The wild Llŷn Peninsula is where Cardigan Bay slings its northern hook into the Irish Sea. The rumpled massif of Snowdonia puckers up to the east, while Ireland is but a pebble’s throw west across the wave-tormented sea. For an overview, strike out on the two-hour, 2.7-mile circular trail to Mynydd Rhiw. Though modest in height, this 304m-high (997ft) lump of ancient rock has a pinch of everything that makes the peninsula special. Beginning at Plas yn Rhiw car park, the path clambers up and over sheep fields, dry-stone walls and heather-brushed moors to the ridge-top trig point. From here there are spirit-lifting views of Snowdonia, the great golden arc of Porth Neigwl (Hell’s Mouth) and offshore Bardsey Island, where 20,000 saints are said to lie buried. Keep an eye out for Neolithic axe factories on the descent.
St Davids Head
Topped off by a gigantic medieval cathedral, St Davids is Britain’s smallest city (population: 1800), the birthplace of Wales’ patron saint and a pilgrim magnet. A four-mile circular walk sidesteps the crowds milling around this coastal honeypot and heads up and over stile and through kissing gate to St Davids Head. Starting at mile-long Whitesands Bay, the gorse-draped promontory is a remarkable place for a coastal romp, packing in dramatic sea cliffs, deliciously hidden coves like Porthmelgan, views across the sea to Ramsey Island, an Iron Age hill fort and a Neolithic burial chamber.
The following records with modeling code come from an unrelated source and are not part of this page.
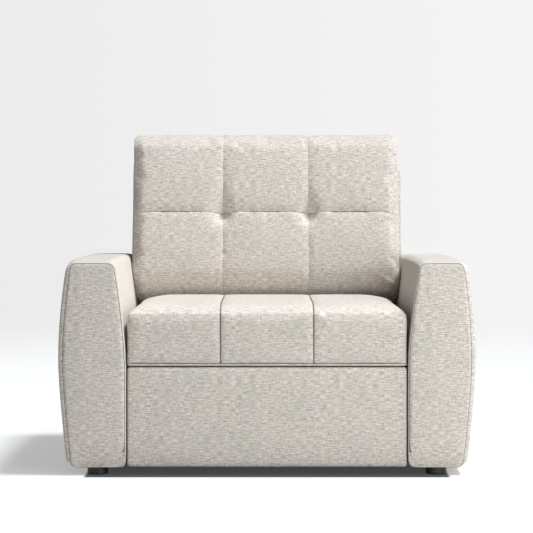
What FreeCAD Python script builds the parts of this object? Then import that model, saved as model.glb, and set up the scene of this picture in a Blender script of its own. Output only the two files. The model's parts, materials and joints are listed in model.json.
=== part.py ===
import FreeCAD, Part
import math
import os

# Convertible chair bed. Millimetres, z up, the front faces -y.
# Depths are measured from the front plane of the arms towards the back.

# Feet
foot_height = 22.0
foot_diameter = 58.0
foot_corner_radius = 3.0
foot_arm_margin = 81.0
foot_front_margin = 45.0
foot_rear_margin = 46.0
foot_bolt_diameter = 8.0
foot_bolt_head_diameter = 16.0
foot_bolt_head_height = 5.0
foot_bolt_recess = 3.0

# Arms: bowed slabs whose inner face flares outwards above the seat deck
arm_inner_x = 393.0
arm_width = 189.4
arm_widest_height = 298.0
arm_height = 570.0
arm_top_inset = 24.4
arm_bottom_inset = 25.0
arm_flare = 32.0
arm_flare_height = 278.0
arm_rear_setback = 14.0
arm_side_wall = 18.0
arm_top_wall = 20.0
arm_front_wall = 20.0
arm_rear_wall = 14.0
arm_corner_radius = 16.0
arm_edge_radius = 5.0
arm_outer_seam_inset = 14.0
arm_seam_inset = 6.0
arm_seam_width = 2.0
arm_seam_depth = 1.5
arm_seam_corner_radius = 6.0
arm_base_board_thickness = 16.0
arm_frame_margin = 47.0
arm_frame_width = 90.0
arm_post_depth = 36.0
arm_top_rail_height = 30.0
arm_bottom_rail_height = 40.0
arm_side_board_thickness = 18.0
arm_side_board_height = 110.0

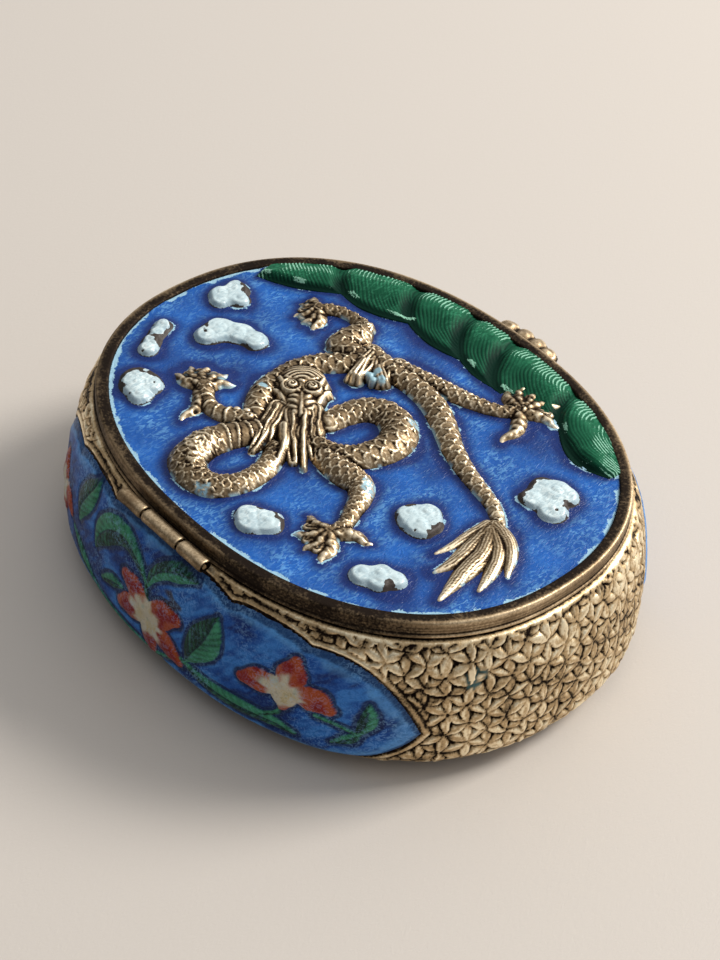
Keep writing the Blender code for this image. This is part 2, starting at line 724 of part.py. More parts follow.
def make_panels():
    """Both blue side panels, and the shallow beds they lie in."""
    face = body_solid("panel_face", PANEL_PROUD)
    back = body_solid("panel_back", PANEL_PROUD - PANEL_THICKNESS)
    bed = body_solid("panel_bed", PANEL_PROUD - PANEL_THICKNESS - GAP)
    outline = panel_outline()
    for name, side in (("front_panel_enamel", -1), ("back_panel_enamel", 1)):
        panel = panel_prism(name, outline, side, PARTS)
        panel.data.materials.append(PANEL_BLUE)
        boolean(panel, "INTERSECT", face)
        boolean(panel, "DIFFERENCE", back)
        recess = panel_prism(name + "_bed", grow(outline, GAP), side, BODY_CUTS)
        boolean(recess, "DIFFERENCE", bed)


def make_lid():
    """The lid plate: its lip, wall, frame and sunk field, with the dragon on it."""
    rings = [
        oval(LIP_OUT, LID_UNDERSIDE),
        oval(LIP_OUT, LID_UNDERSIDE + LIP_HEIGHT),
        oval(0, LID_UNDERSIDE + LIP_HEIGHT),
        oval(0, BOX_HEIGHT - FRAME_EASE),
        oval(-FRAME_EASE, BOX_HEIGHT),
        oval(-FRAME_WIDTH, BOX_HEIGHT),
        oval(-FRAME_WIDTH, FIELD_FLOOR),
    ]
    lid = loft("lid", rings, PARTS, LID_BRASS)
    dragon_figure()
    return boolean(lid, "UNION", RELIEF)


# Ground that the two coils enclose: x, y, half length, half width, turn in degrees
COIL_HOLES = {
    "upper_coil": (3.9, 16.6, 1.35, 2.5, 0),
    "lower_coil": (-1.5, 2.4, 1.3, 2.3, -18),
}


# The plug that clears the ground inside a coil is this many times its size
PLUG_SHARE = 2.0
HOLE_SIDES = 16


def hole_outline(hole, share):
    """The oval ground inside a coil, grown to a share of its size."""
    x, y, half_length, half_width, turn = hole
    turned = Matrix.Rotation(math.radians(turn), 2)
    centre = Vector(on_lid(x, y))
    outline = []
    for index in range(HOLE_SIDES):
        angle = math.tau * index / HOLE_SIDES
        point = Vector((half_length * math.cos(angle), half_width * math.sin(angle)))
        outline.append(tuple(centre + turned @ point * (MM * share)))
    return outline


def make_sky():
    """The blue ground: one field round the dragon, and one inside each coil."""
    field = [(point.x, point.y) for point in oval(-FRAME_WIDTH - GAP, 0)]
    sky = flat_piece("sky_enamel", field, SKY_BOTTOM, SKY_TOP, PARTS, SKY_BLUE)
    dragon_clearance()
    low, high = SKY_BOTTOM - GAP, SKY_TOP + GAP
    for name, hole in COIL_HOLES.items():
        inner = hole_outline(hole, 1.0)
        flat_piece(f"sky_enamel_in_{name}", inner, SKY_BOTTOM, SKY_TOP, PARTS, SKY_BLUE)
        flat_piece(f"{name}_plug", hole_outline(hole, PLUG_SHARE), low, high, SKY_CUTS)
    flat_piece("wave_clearance", wave_outline(GAP, GAP), low, high, SKY_CUTS)
    return boolean(sky, "DIFFERENCE", SKY_CUTS)


def make_waves():
    """The green waves along the front, cut away round the dragon's foot."""
    outline = wave_outline(-FRAME_WIDTH - GAP, 0)
    top = SKY_TOP + WAVE_RISE
    waves = flat_piece("wave_enamel", outline, SKY_BOTTOM, top, PARTS, WAVE_GREEN)
    foot = cluster_outline(foot_stations("front_leg"))
    flat_piece("wave_foot_clearance", foot, SKY_BOTTOM - GAP, top + GAP, WAVE_CUTS)
    return boolean(waves, "DIFFERENCE", WAVE_CUTS)


def rod(name, start, end, radius, collection, material=None):
    """A round rod along X at the hinge."""
    shape = bmesh.new()
    bmesh.ops.create_cone(
        shape,
        cap_ends=True,
        segments=KNUCKLE_SIDES,
        radius1=radius,
        radius2=radius,
        depth=end - start,
    )
    mesh = bpy.data.meshes.new(name)
    shape.to_mesh(mesh)
    shape.free()
    piece = link_mesh(name, mesh, collection, material)
    piece.rotation_euler = (0, math.radians(90), 0)
    piece.location = ((start + end) / 2, HINGE_Y, HINGE_Z)
    return piece


def make_hinge():
    """Three knuckles on a wire pin: the middle one is the lid's."""
    half_middle = LID_KNUCKLE_LENGTH / 2
    half_hinge = half_middle + GAP + KNUCKLE_LENGTH
    left_end = HINGE_CENTRE - half_hinge
    right_end = HINGE_CENTRE + half_hinge
    bore_radius = PIN_RADIUS + PIN_CLEARANCE
    bore = rod("pin_bore", left_end - GAP, right_end + GAP, bore_radius, GUIDES)
    knuckles = {
        "body_knuckle_left": (left_end, left_end + KNUCKLE_LENGTH),
        "lid_knuckle": (HINGE_CENTRE - half_middle, HINGE_CENTRE + half_middle),
        "body_knuckle_right": (right_end - KNUCKLE_LENGTH, right_end),
    }
    for name, (start, end) in knuckles.items():
        boolean(rod(name, start, end, KNUCKLE_RADIUS, PARTS, BRASS), "DIFFERENCE", bore)
    rod("hinge_pin", left_end, right_end, PIN_RADIUS, PARTS, PIN_WIRE)


def make_thumb_piece():
    """A scalloped tab at the front of the lid, with three lobes."""
    back = -(LID_HALF_WIDTH + LIP_OUT + GAP)
    third = THUMB_HALF_LENGTH * 2 / 3
    edge = back - THUMB_ROOT
    corner = THUMB_HALF_LENGTH * THUMB_ROOT_SHARE
    outline = [(-corner, back)]
    for index in range(3):
        start = (-THUMB_HALF_LENGTH + index * third, edge)
        end = (start[0] + third, edge)
        outline += lobe(start, end, THUMB_ROOT - THUMB_REACH)
    outline += [(THUMB_HALF_LENGTH, edge), (corner, back)]
    bottom = LID_UNDERSIDE + LIP_HEIGHT
    top = bottom + THUMB_THICKNESS
    return flat_piece("thumb_piece", outline, bottom, top, PARTS, LID_BRASS)


def hang_lid():
    """Hangs every piece that opens with the lid from one empty on the hinge's axis."""
    axis = bpy.data.objects.new("lid_hinge_axis", None)
    GUIDES.objects.link(axis)
    axis.location = (HINGE_CENTRE, HINGE_Y, HINGE_Z)
    for piece in PARTS.objects:
        if piece.name.startswith(MOVING_PIECES):
            piece.parent = axis
            piece.matrix_parent_inverse = Matrix.Translation(-axis.location)


make_panels()
make_body()
make_lid()
for number, one_cloud in enumerate(CLOUDS, 1):
    make_cloud(f"cloud_{number}", one_cloud)
make_waves()
make_sky()
make_hinge()
make_thumb_piece()
hang_lid()
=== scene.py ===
# %% [markdown]
# # A small enamelled brass box
# The box stands on its underside, with +X along it, the thumb piece at -Y and the hinge
# at +Y. The CAD solids give every size. This script lays the finely worked surfaces
# over them: the chased brass, the dragon in relief and the fired enamel. Each step says
# what the real thing is, how it could be made and why it is made as it is here.

# %% The frame
import math

import bmesh
import bpy
import numpy as np
from mathutils import Matrix, Vector


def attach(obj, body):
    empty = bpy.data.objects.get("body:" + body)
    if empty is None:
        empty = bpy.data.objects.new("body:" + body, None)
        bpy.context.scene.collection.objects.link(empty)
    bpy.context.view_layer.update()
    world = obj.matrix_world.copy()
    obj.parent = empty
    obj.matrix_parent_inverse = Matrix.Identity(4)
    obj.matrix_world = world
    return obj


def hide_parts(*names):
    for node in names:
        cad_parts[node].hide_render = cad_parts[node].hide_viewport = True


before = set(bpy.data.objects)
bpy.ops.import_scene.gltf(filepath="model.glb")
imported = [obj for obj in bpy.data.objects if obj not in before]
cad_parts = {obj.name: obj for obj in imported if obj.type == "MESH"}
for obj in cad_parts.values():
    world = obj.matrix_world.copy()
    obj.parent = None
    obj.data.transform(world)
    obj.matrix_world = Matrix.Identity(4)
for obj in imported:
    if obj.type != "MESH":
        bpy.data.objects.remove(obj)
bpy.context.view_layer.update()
MM = 0.001
print("CAD nodes:", len(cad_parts))

# %% [markdown]
# ## Camera
# A long lens looks down on the box from its back left corner, so the far end looks
# nearly as large as the near one. A camera can be pushed about by hand until the view
# fits, but this one was found by fitting the lid's outline and the sides, so it is
# given as an aim: two angles, a roll, a distance and a small slide across the view.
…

A sheep and ewe look at the camera
In some remote parts of Wales, you’ll see more sheep than hikers © Kerry Walker / Lonely Planet
Twm Siôn Cati’s Cave, Cambrian Mountains
Barren, sparsely populated and often silent but for the piercing whistle of red kites wheeling overhead, the Cambrian Mountains are Mid Wales at its wildest, starkest and off-the-radar best. Perfect, in fact, for a bandit seeking a hideaway, such as Twm Siôn Cati, a 16th-century outlaw of Robin Hood–like status. This 2.5-mile circular walk at RSPB Gwenffrwd-Dinas reserve takes you deep into ancient oak and alder woods, which are misted with bluebells in late spring, along a fast-flowing river and deep into a boulder-strewn valley. Steps twist steeply up to Twm Siôn Cati’s lair at roughly the halfway point. Scramble into the cave to see elaborately etched graffiti, some dating to Victorian times.
Ynys Llanddwyn, Anglesey
If ever you’re going to fall head-over-heels in love with the Welsh coast, it will surely be at Llanddwyn on Anglesey, with its wide-open skies, shifting sands and painterly light. The romantic ruins of St Dwynwen’s Church have attracted pilgrims for centuries due to their association with St Dwynwen, Wales’ patron saint of lovers (a Welsh St Valentine of sorts). Beginning at Newborough Forest car park, this 3.5-mile circular walk delves into shady Corsican pine woods where red squirrels scamper, emerging at one of the island’s loveliest dune-flanked beaches, and crossing over to Llanddwyn, a rocky spit of land that becomes an island when cut off at very high tide.